Em Portugal, a história dos territórios comunitários, os baldios, é de isso exemplo também. Com as variações inerentes às condições próprias de cada sítio, na sua origem estiveram reivindicações de terras à Coroa pelos camponeses, as quais eram transferidas para os municípios, bem como a subsequente luta das comunidades contra a sua desamortização e apropriação privada, encarregando-se elas próprias da sua organização, gestão e usufruto.
«A posse é a circunstância mais significativa de uma realidade comunitária que se manifestava igualmente em trocas de trabalho, na organização das tarefas, ou na partilha de meios próprios pelas comunidades serranas.»
Abril haveria de ser um marco decisivo neste processo, consagrando em lei o direito dos povos à posse e fruição em comum deste componente fundamental para a estruturação e o desenvolvimento das comunidades serranas.
A posse é a circunstância mais significativa de uma realidade comunitária que se manifestava igualmente em trocas de trabalho, na organização das tarefas, ou na partilha de meios próprios pelas comunidades serranas. Hoje em dia, e não raramente, estas dinâmicas assumem-se como práticas que urge recuperar para mitigar a delapidação de recursos naturais e energéticos inerentes ao abandono do meio rural, inspirando novas formas de relação com o território e novas soluções de desenvolvimento agrário.
A disponibilização das terras do baldio a quem pretenda instalar-se e assumir-se como comparte numa comunidade rural é já hoje uma realidade a que interessa dar visibilidade e apoiar. Ao mesmo tempo, proprietários envelhecidos, e sem descendência que possa usufruir do seu património fundiário, colocados perante a inevitabilidade de alienar as suas propriedades, mais depressa as cedem à comunidade, para a «junta» ou para a «igreja», do que as vendem a desconhecidos, não fosse esse património, componente fundamental da sua matriz identitária.
O estatuto de terreno comunitário – o baldio – afigura-se mais actual que nunca para dar resposta a estas e outras realidades com que que se confronta hoje o mundo serrano. Nesta «reforma da floresta» do governo, tal parece não ter sido entendido.
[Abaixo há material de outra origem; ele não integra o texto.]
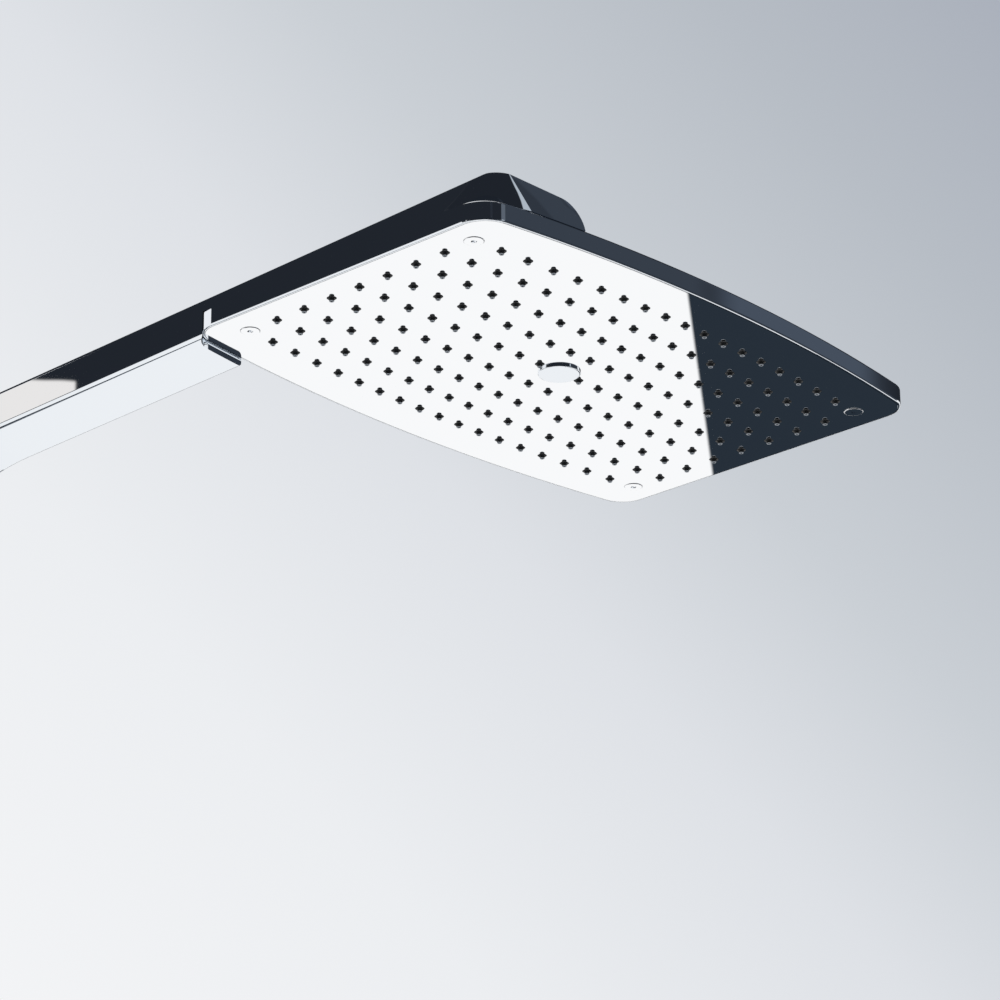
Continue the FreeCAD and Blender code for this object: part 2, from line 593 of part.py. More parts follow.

Nestes dias de tão grande turbulência bancária, especular com a nossa floresta mediante a financeirização dos seus meios de produção é brincar com o fogo. Acreditar que os mecanismos e as dinâmicas do mercado dos produtos florestais são susceptíveis de sustentar as funções sociais e ambientais do espaço florestal, não é uma questão de crença mas antes uma irresponsabilidade da governação, a acrescentar a tantas outras políticas públicas para a floresta que conduziram ao seu estado actual.
Nos próximos dias, o governo irá ter uma grande oportunidade para recapitalizar este grande «banco público», que são os baldios, quando forem votadas na Assembleia da República, as iniciativas legislativas no sentido de revogar todas as alterações com que a direita tem vindo a desvirtuar a Lei dos Baldios de Abril.
Assim queira o PS contribuir com o seu voto favorável para aprovar essas iniciativas e assim criar condições para os povos serranos recuperarem, em pleno e como factor de desenvolvimento, este seu património histórico e identitário.